No Brasil, os bandeirantes, de base genética indígena, se notabilizaram por administrar seus vassalos a ponto de mencioná-los em testamentos como bens legados aos sucessores. Era ilegal, mas já se anotou sobre o se cumprir a lei o menos possível por aqui.
Houve deslocamentos forçados, como os chamados descimentos, obras de missionários católicos interessados em reunir os índios para os proteger. E aproveitar sua mão de obra, claro. Todavia, principalmente, desenraizá-los de suas culturas, de seus costumes não condizentes com a doutrina cristã.
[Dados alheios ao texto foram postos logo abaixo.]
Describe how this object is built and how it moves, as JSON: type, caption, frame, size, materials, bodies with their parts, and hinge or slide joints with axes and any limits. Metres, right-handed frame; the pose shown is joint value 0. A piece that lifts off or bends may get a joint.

Houve massacres. Um deles ocorreu na redução indígena de Napalpí, norte da Argentina, em 19 de abril de 1924, quando 130 homens, da polícia e particulares, metralharam cerca de 400 ameríndios aculturados. O ataque visava punir uma greve deflagrada pelos nativos que trabalhavam na colheita de algodão.
Indianismo nas Crônicas do Extermínio
Desde sua fundação, em 1816, a Argentina se arvora como o mais europeu entre os estados de base europeia das Américas. O indianismo não fez escola lá. Antes fez e faz sucesso no México e no Brasil, quando se decretou que europeus eram os outros; os índios, também.
A relação entre os estados europeus e os ameríndios é mais unívoca do que essa fantasia mestiça. Portugal, Espanha, França, Holanda e Inglaterra tinham os nativos da América como súditos, passando a cidadãos ou quase posteriormente.
Eximiram-se do dolo. Não endossaram extermínios, nem mesmo avassalamento, como política de Estado. Não se eximem da culpa, que é objetiva, insofismável. O que colonizadores particulares, mestiços e os próprios indígenas fizeram dos nativos é da conta dolosa deles.

Se quiseram exterminar os povos originários da Ásia estabelecidos nas Américas há uns 14 milênios, é evidente que não conseguiram. Sendo assim,há os remanescentes e significativa prevalência genética ameríndia nas populações atuais.
Entretanto, os Mexicanos e peruanos do século XXI têm como base genética majoritária a nativa desses países, que, no entanto, são tão criações europeias quanto os demais do continente. O etnocídio foi completo. Isso é extermínio?